OPEC members are understandably unhappy about the oil market’s current state, and there are some signs that the output deal may be fragile. Both historically and currently, Saudi Arabia has borne a disproportionate share of OPEC cuts, and the country’s energy minister recently stated that the Kingdom would not bear the burden of free riders. Notably, Russia and the United Arab Emirates have yet to deliver the full magnitude of cuts they promised, and Iraq is producing substantially more than its quota allows.  On March 14, Saudi Arabia stated that it reversed a third of the production cuts it undertook as part of the OPEC deal but is still reducing output by more than agreed.  

In the meantime, US production continues to ramp up and shows few signs of slowing.  Given that the market is once again in surplus and oil inventories are rising, the current state of the market is not likely sustainable, and we are henceforth at a precipice.

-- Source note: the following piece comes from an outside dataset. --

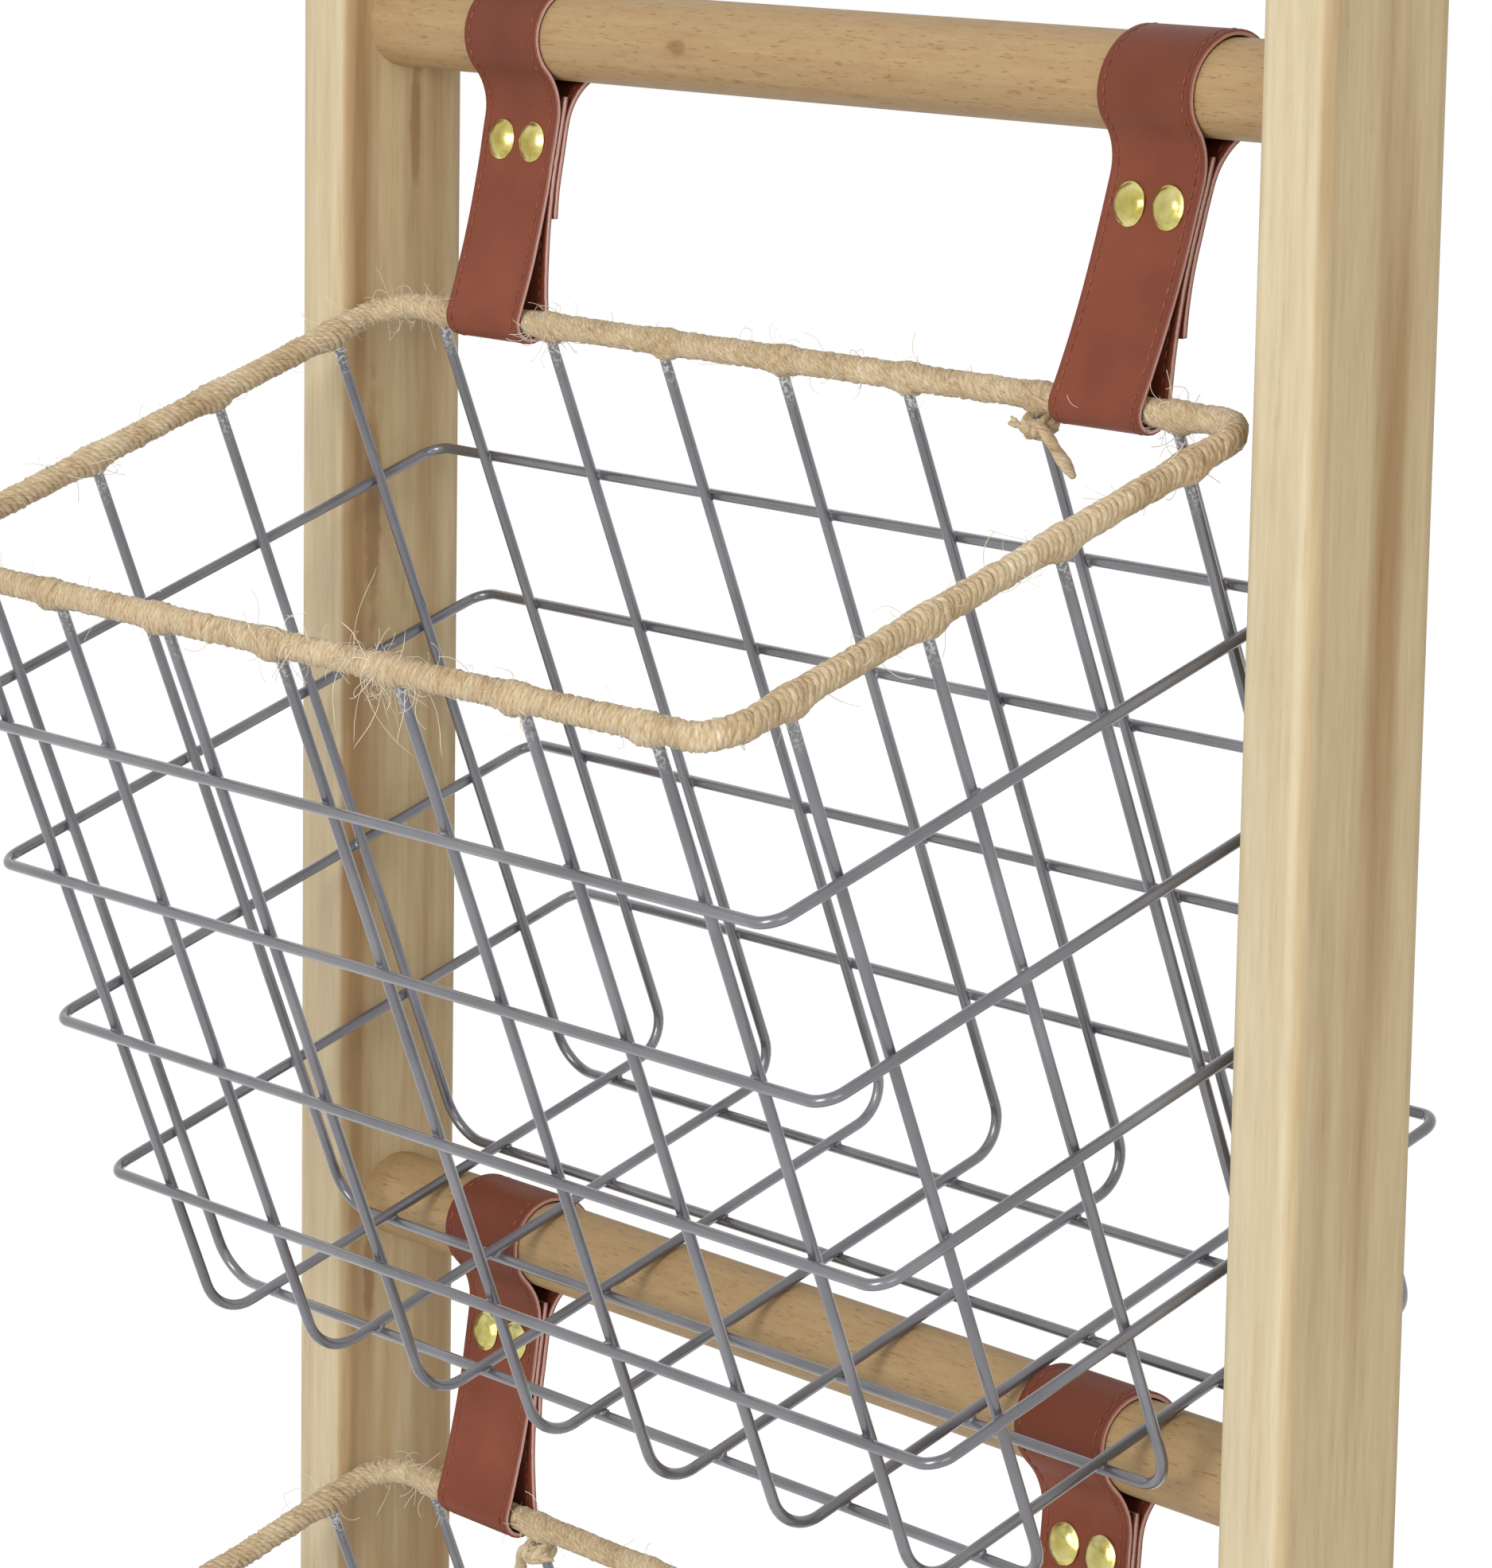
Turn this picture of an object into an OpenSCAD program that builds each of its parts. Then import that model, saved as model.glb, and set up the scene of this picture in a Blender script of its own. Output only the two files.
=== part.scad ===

It is now in the realm of possibility that in the short run, oil prices may fall, driven by a collapse of the OPEC deal and/or a realization that US shale production has overshot. OPEC members could extend and/or deepen output cuts, but cartel members may be reluctant to do so, since continued compliance is not assured and it would likely mean ceding market share to North American producers.  Thus, the short term outlook for oil prices is uncertain. In the longer run, the broad based declines in upstream capital expenditure seen around the world since 2014 will eventually sow the seeds of a more robust recovery in oil prices, but the market is likely to experience substantial volatility before it gets there.